I'd love a more flexible, geekier Lightroom-like application, but not at the expense of image quality...

Raw photo manipulation with Darktable

Posted Nov 23, 2011 2:55 UTC (Wed) by Baylink (subscriber, #755) [Link]

For what it's worth...

I spent some time with Ardour, a few years back; Paul Davis' ProTools semi-clone for Linux.

I did a project with it, and discovered that it's UI didn't follow any of what we consider to be the standard rules that such interfaces should follow for usability, discoverability, and suchlike.

And, of course, I got on their IRC channel (or mailing list; I forget which it was), and embarassingly, ranted a bit more than was perhaps really called for.

To the everlasting credit of Paul and a couple of his lead developers, they were very polite to me, and over the course of a few hours of editing, they led me to see that the ways in which they'd broken the customary interface design guidelines we've all come to know and expect were done for very good reasons of efficiency and ease of actual use by professionals doing professional work -- which is the target of Ardour, if not of some other programs like Audacity (which are very nice, but are not targeted at Bob Clearmountain and Nile Rogers).

I don't know whether this potential explanation for the way Darktable is designed might be serviceable -- I've never used any of the commercial packages either, much less DT itself, so I can't speak to whether it's trying to be 1-2-3 compatible with one or not.

But I've learned (!) not to assume that something's poorly designed *solely* because it doesn't follow The Rules As I Understand Them.

Raw photo manipulation with Darktable

Posted Jan 23, 2012 19:02 UTC (Mon) by n8willis (editor, #43041) [Link]

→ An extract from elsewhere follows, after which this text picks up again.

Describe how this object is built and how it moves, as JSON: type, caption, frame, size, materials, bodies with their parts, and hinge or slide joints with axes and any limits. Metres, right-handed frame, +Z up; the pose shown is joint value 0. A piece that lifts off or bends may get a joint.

Well, I appreciate your comment, but I did not "assume" anything about Darktable's UI or abstract rules-as-I-like-them. The unlabeled icons and the infexibility of the adjustment widgets I mentioned are demonstrably detrimental to the usage of the program in practice. You *could* memorize the names of all of the unlabeled icons, for example, but the fact that you could do so does not mean that the icons successfully communicate what they do.